Raspberri Pi > Pi audio link for broadcast comms

Hello,

I work in television broadcast and we regularly use a variety of methods for 2 way communications between sites, however these can sometimes be quite pricey and inflexible.

I was wondering if asterisk would be the right tool to achieve the following:

Raspberry Pi in site A connected to Raspberry Pi in site B over a VPN. Each pi would be connected to a USB sound card with say 4 audio inputs and outputs. I’d like to have 4, two way connections going between the Pi’s. Ideally I’d like to be able to build a nice web interface or node red style thing to establish the connections. I feel like SIP would be the most obvious way of doing this, but am fairly new to this side of the industry.

Would anyone have any pointers of suggestions on how to get started?

I’ve had asterisk up and running with webRTC clients, but want something with less of a user interface and more just straight audio links.

Thanks in advance,
Dan

Is this 4 independent conversations or is it 8 participants all in the same party line like a group edit or table read?

Will each participant be using a telephone or an audio (not telephony’ish) headset with a boom?

If independent conversations, does the configuration need to change or is it always A1/B1, A2/B2, etc.?

What it is the final goal here ?

So it would be 4 separate conversations, in the broadcast world it’s what we refer to as a 4-wire. So in this case, with the 4 inputs and output from the soundcard, it would be 4x4wires.

The inputs and outputs would tie into a seperate intercom system, so for example if you had a director in site A, they would have a button that talks to a director in site B and vice versa. When they press the button the audio would go into the sound card and come out at the other end.

The goal here is to essentially use Asterisk/SIP as an audio transport tool.

I think the Jack() app could work for you

Is Asterisk over-kill for this task?

Would something like this Octo HAT and a fixed application running on each Pi that copies audio frames from each channel, concatenates the frames into IP packets and sends it to the other Pi such that a frame read from A1 is written to B1, B1 to A1, A2 to B2, B2 to A2, etc. do the trick?

As @sedwards imp;ies, Asterisk is likely to be an overkill for this. However, sometimes overkill solutions an be the easiest solutions, as they can involve less technical programming.

Two edged sword :slight_smile:

That additional complexity could put you on the receiving end of a ‘Tom Cruise Covid Rant’ for stopping production and not being able to diagnose and resolve the issue in the field.

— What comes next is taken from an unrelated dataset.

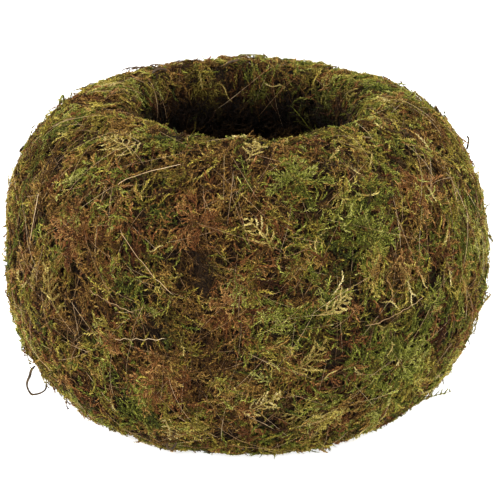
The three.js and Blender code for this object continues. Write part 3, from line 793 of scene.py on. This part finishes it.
# Painted shade on the ribs, under their leaves:
FROND_CORE_PAINTED_SHADE = 0.5  # how light the ribs are, under their leaves
RIB_POINTS = 9
RIB_RADIUS = 0.24 * MM
STALK = 0.14  # the share of the rib that comes up out of the moss, bare
TIP_REST = 2.6 * MM  # a frond whose tip is higher than this lifts towards it


def span(roots, tips, arc):
    """Lengths and headings over the wall from roots to tips, with the wall's radius at an arc."""
    rise = tips[:, 1] - roots[:, 1]
    across = (tips[:, 0] - roots[:, 0]) * radius_at(arc)
    return np.hypot(across, rise), np.arctan2(rise, across)


def add_fronds(strands, ends, pairs, leaflet, tint, rest=(1.2, 2.1), curl=FROND_CURL, spread=0.8,
               leaves=BRANCHLET_LEAVES):
    """Pinnate fronds from roots to tips: a rib with curved branchlets, all of them leafy.

    `leaflet` is the longest branchlet's share of the frond's length, `rest` how high the rib lies.
    """
    roots, tips = (np.array(side, float) for side in zip(*ends))
    length, heading = span(roots, tips, 0.5 * (roots[:, 1] + tips[:, 1]))
    count = len(roots)
    share = np.linspace(0, 1, RIB_POINTS)
    top = rng.uniform(*rest, (count, 1)) * MM + 0.5 * MM * np.sin(math.pi * share)
    lift = np.maximum(tips[:, 2] - TIP_REST, 0)[:, None] * share**2
    sunk = np.clip(share / STALK, 0, 1)
    heights = roots[:, 2][:, None] * (1 - sunk) + (top + lift) * sunk
    curls = curl * rng.uniform(0.7, 1.4, count)
    rib = route(roots[:, 0], roots[:, 1], heading - 0.2 * curls, length, curls, heights, sway=0.2)
    core = FROND_CORE_PAINTED_SHADE * painted_light_at(rib.arcs[:, 0])
    add_leafy(strands, rib, RIB_RADIUS, tint, RIB_LEAVES, core, root=1.0)
    for place in np.linspace(STALK, 0.95, pairs):
        size = math.sin(math.pi * (0.25 + 0.68 * place))
        for side in (-1, 1):
            start = point_along(rib, place + side * 0.4 / pairs + rng.normal(0, 0.02))
            add_branchlets(strands, start, side, leaflet * length * size, spread, tint, leaves)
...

Production intercom systems can be complex and expensive ($x0,000):

https://videoengineer.net/pages/intercom_systems.htm
https://www.clearcom.com/choosing-the-right-wireless-intercom-system-2-wire-4-wire-interfacing-part-2-of-9/

There’s even a job title associated – ‘Intercom Configuration Specialist’ – who knew :slight_smile:

Of course, it all depends on the level of complexity the OP needs. Something that just powers up, searches for it’s mate, and establishes 4 fixed ‘circuits’ between matching ports on sound cards or is there more detail that needs to be revealed to make decisions?